Like I said in a previous post, I run my crix through a concentration camp lifestyle, so when I fed a cricket to my L7 mantis, he was pretty starving. I also put some fruit flies in there as well. It was the most pathetic hunt I've ever seen, as the cricket, waving his stupid antennae, chased down a hydei, and devoured it. I made sure I had front row seats when the mantis finally consumed the cricket. Never seen a cricket hunt before.


----------



## Krissim Klaw (Jun 28, 2008)

MantidLord, why would you starve your crickets? Empty bellied crickets deprived of food and nutrients doesn't sound like a very good meal for your praying mantises. :blink: 

As response to the orginal poster, what you have in the cage is enough to sustain the crickets for a bit but isn't the healthiest for them. Personally I am very fond of the Fluker's cricket calcium chow. I also add bee pollen and their favorite treat freeze dried blood worms to the mix. Outside of that I try to put in some fresh veggies and make sure they always have fresh water.


----------



## macro junkie (Jun 28, 2008)

Krissim Klaw said:


> MantidLord, why would you starve your crickets?
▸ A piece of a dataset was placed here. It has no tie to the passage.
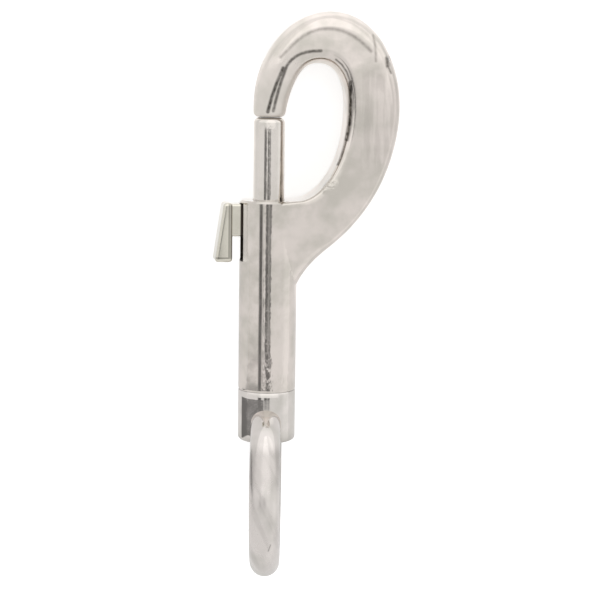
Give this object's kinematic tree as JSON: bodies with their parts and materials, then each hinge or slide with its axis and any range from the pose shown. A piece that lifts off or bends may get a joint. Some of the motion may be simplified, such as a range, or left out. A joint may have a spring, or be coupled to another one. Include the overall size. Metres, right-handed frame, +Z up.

Empty bellied crickets deprived of food and nutrients doesn't sound like a very good meal for your praying mantises. :blink: As response to the orginal poster, what you have in the cage is enough to sustain the crickets for a bit but isn't the healthiest for them. Personally I am very fond of the Fluker's cricket calcium chow. I also add bee pollen and their favorite treat freeze dried blood worms to the mix. Outside of that I try to put in some fresh veggies and make sure they always have fresh water.


my crickets love bee pollen..i give it to them 2 x a week.


----------



## Krissim Klaw (Jun 29, 2008)

macro junkie said:


> my crickets love bee pollen..i give it to them 2 x a week.


Yep, mine gobble down the stuff too. Ever since I first saw the info on how good bee pollen could be for a mantis's diet, I couldn't help but immediatly think that the crickets would probably gladly eat bee pollen straight. Has proven to be a nice addition to their diet and intern my mantises' diet.


----------



## Al&Nathan (Jun 30, 2008)

I saw on Discover Channel today that they feed crickets oranges.


----------



## MANTIS DUDE (Jun 30, 2008)

u can feed them sugar water


----------



## BrontoT (May 23, 2009)

I feed my crickets with "Turtle Pellets" ....haha; turtle pellets needs to be smashed (dust of pellets).... that´s good.

Each 3 days I offer they some slices of carrot or another fruit or vegtable, and clean each 3 day too.


----------



## Katnapper (May 24, 2009)

BrontoT said:


> I feed my crickets with "Turtle Pellets" ....haha; turtle pellets needs to be smashed (dust of pellets).... that´s good.Each 3 days I offer they some slices of carrot or another fruit or vegtable, and clean each 3 day too.


That's funny you mentioned that, Bronto! I almost bought "turtle pellets" at the pet store today! I ended up putting them back on my way to the checkout, as I decided to buy a big bag of Koi pellets instead.


----------